В кругу Леонида Леонова. Из записок 1968-1988-х годов | страница 69




26 октября 1975 г.

Позвонил Л.М. и долго разговаривал с Ольгой Михайловной и приглашал завтра прийти. Мы пришли.

Заметно постарел и похудел за эти месяцы, говорит меньше чем раньше. Чувствуется какая-то моральная усталость. Показал мне книж­ку Олжаса Сулейменова.

— Надо бы дать отпор, — сказал я.

— А черт с ними... Они понимают, что если расшатать русский стержень, то все полезет, как гнилая материя. Ради этого и старают­ся. Сегодня у нас рубят леса первой зоны, т.е. защитные леса... Ну я понимаю, что в США тоже рубят, но там капитализм, фирмы стремятся взять все... А у нас почему? Для Египта или для Амина. Но ведь все равно не оценят этого. Нет, надо уходить... Погрузиться в созерцание, «куме, опускайтесь на дно», как говорят украинцы.

Я попробовал перевести разговор на литературу. Спросил, пере­писывает ли он роман?

- Никакого романа не будет. А хотелось бы рукопись его подержать в руках, чтобы посмотреть, как это получилось... У меня вставок ог­ромная кипа, но не хочется переписывать. Нет внутреннего стимула.

И противно, что правду приходится завертывать в ложь. А зачем это? Ведь в этом романе нет ни лагерей, ни чего-либо такого. Ведь у меня нет злобы против нашей действительности. Наоборот, есть моя личная ответственность за нашу действительность. Я жил, что-то делал и, следовательно, есть пусть маленькая, но моя доля. Значит, и я за нее ответственен. Поэтому и хочется ее осмыслить без всякого вранья. Не описания я даю, а осмысление, размышление и обобщение, почти символы. Вы же знаете мой принцип работы. Он отличен от горьков­ского. Горький дает обычно изображение двухплоскостное. Изумительна у него свежесть языка. Он строит фразу блестяще, но вот так: - - -, я же строю так, чтобы каждое слово отбрасывало луч в фокус к невысказанному главному слову. Я перехожу к фантастике, почти полностью отрешаюсь от быта, потому что в фантастике есть особая символика. Когда я задумываюсь над вопросом, чтобы каждое слово отбрасывало луч в фокус к невысказанному главному слову. Когда я задумываюсь над вопросом, чем заинтересовали мои ран­ние, незрелые рассказы Горького, то прихожу к выводу: обобщения­ми, одетыми почти в мифическую форму.
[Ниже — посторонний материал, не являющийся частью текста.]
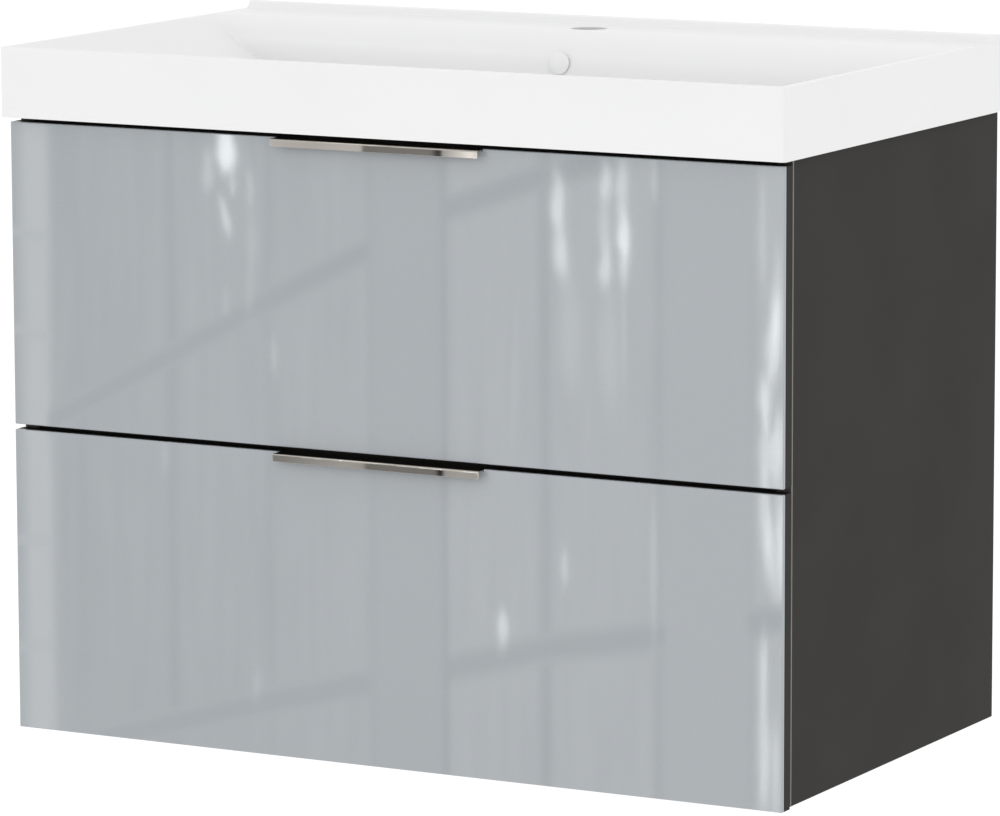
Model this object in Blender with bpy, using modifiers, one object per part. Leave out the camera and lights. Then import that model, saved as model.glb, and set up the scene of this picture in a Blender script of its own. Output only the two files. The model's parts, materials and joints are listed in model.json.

Все, о чем думаю, все пошло бы на счет нашей власти. Но без вранья. Какая драма: чтобы сказать правду, приходится обматывать ее во вранье, никому не нужное. И ведь через пять лет мне же этим враньем ткнут в морду. В свое время Платон Керженцов, министр и прочее, сказал мне: вставить надо в пьесу шпиона! Я поддался внуше­нию, вставил и все испортил.